### TASK GOAL
Examine each line of the data. Copy those that contain the string "joints".

** START OF DATA LINES **

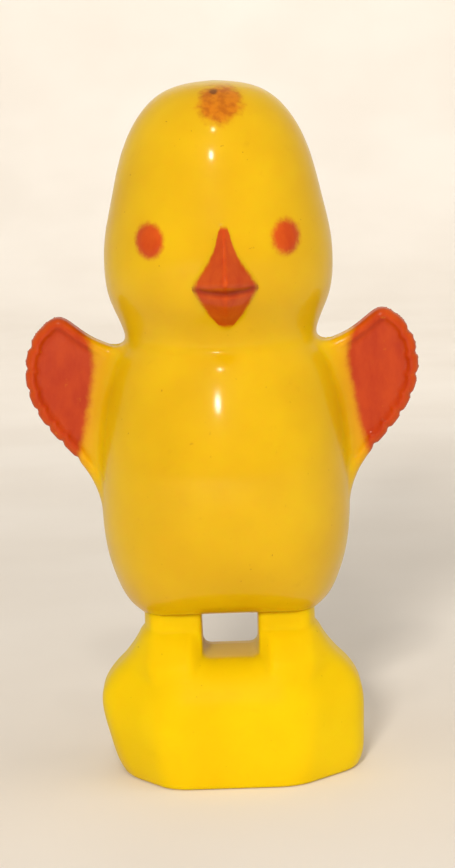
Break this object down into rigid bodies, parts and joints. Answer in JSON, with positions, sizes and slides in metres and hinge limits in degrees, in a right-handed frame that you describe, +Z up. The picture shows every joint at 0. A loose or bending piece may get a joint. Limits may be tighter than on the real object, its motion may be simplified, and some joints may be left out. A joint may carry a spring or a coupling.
{
  "type": "wind-up hopping chick",
  "caption": "Upright hollow chick figure with raised wings on a sprung foot block, with a key-wound clockwork inside that lifts and drops the feet so that it hops.",
  "frame": {"origin": "middle of the sole, on the ground, under the middle of the head and torso", "axes": "+Z up along the body's axis, the face and beak look along -Y, the winding key is at +Y, +X is the bird's left"},
  "size_m": [0.0434, 0.0399, 0.076],
  "materials": {
    "yellow_plastic": "glossy, slightly translucent moulding with hand-painted orange eyes, beak, tuft and wing tips",
    "brass": "rolled and stamped",
    "tinned_steel": "stamped sheet",
    "turned_steel": "turned, oiled",
    "spring_steel": "blued",
    "plated_key": "nickel plate, worn at the rims"
  },
  "bodies": {
    "body": {"front_shell": "yellow_plastic", "back_shell": "yellow_plastic", "arbor_bush": "brass", "front_plate": "tinned_steel", "back_plate": "tinned_steel", "plate_pillars": "tinned_steel", "movement_screws": "tinned_steel", "thrust_bridge": "tinned_steel", "mainspring": "spring_steel"},
    "winding": {"winding_arbor": "turned_steel", "ratchet_wheel": "turned_steel", "winding_key": "plated_key"},
    "great": {"great_wheel": "brass", "click_spring": "spring_steel", "click_rivet": "turned_steel"},
    "second": {"second_arbor": "turned_steel", "second_wheel": "brass", "lift_wheel": "brass", "lift_pins": "turned_steel"},
    "third": {"third_arbor": "turned_steel", "third_wheel": "brass"},
    "fly": {"fly_arbor": "turned_steel", "governor_fly": "tinned_steel"},
    "feet": {"foot_block": "yellow_plastic", "sole_plate": "yellow_plastic", "lift_yoke": "tinned_steel", "yoke_screws": "turned_steel", "lift_leaf": "spring_steel", "leaf_rivet": "brass", "thrust_springs": "spring_steel"}
  },
  "joints": [
    {"name": "key_turn", "type": "hinge", "parent": "body", "child": "winding", "pos_m": [0, 0, 0.039], "axis": [0, 1, 0], "continuous": true, "deforming": ["mainspring", "click_spring"]},
    {"name": "great_turn", "type": "hinge", "parent": "body", "child": "great", "pos_m": [0, 0, 0.039], "axis": [0, 1, 0], "continuous": true, "deforming": ["click_spring", "lift_leaf"]},
    {"name": "second_turn", "type": "hinge", "parent": "body", "child": "second", "pos_m": [-0.0042, 0, 0.03104], "axis": [0, 1, 0], "continuous": true},
    {"name": "third_turn", "type": "hinge", "parent": "body", "child": "third", "pos_m": [0.0029, 0, 0.02985], "axis": [0, 1, 0], "continuous": true},
    {"name": "fly_turn", "type": "hinge", "parent": "body", "child": "fly", "pos_m": [0.0083, 0, 0.03197], "axis": [0, 1, 0], "continuous": true},
    {"name": "feet_lift", "type": "slide", "parent": "body", "child": "feet", "axis": [0, 0, 1], "range_m": [0, 0.0019], "stiffness_N_per_m": 200, "springref_m": -0.003, "deforming": ["thrust_springs", "lift_leaf"]}
  ],
  "couplings": [
    {"joint": "second_turn", "follows": "great_turn", "ratio": -4},
    {"joint": "third_turn", "follows": "great_turn", "ratio": 12},
    {"joint": "fly_turn", "follows": "great_turn", "ratio": -31.5}
  ]
}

** END OF DATA LINES **

### SOLUTION TO THIS TASK
Break this object down into rigid bodies, parts and joints. Answer in JSON, with positions, sizes and slides in metres and hinge limits in degrees, in a right-handed frame that you describe, +Z up. The picture shows every joint at 0. A loose or bending piece may get a joint. Limits may be tighter than on the real object, its motion may be simplified, and some joints may be left out. A joint may carry a spring or a coupling.
  "joints": [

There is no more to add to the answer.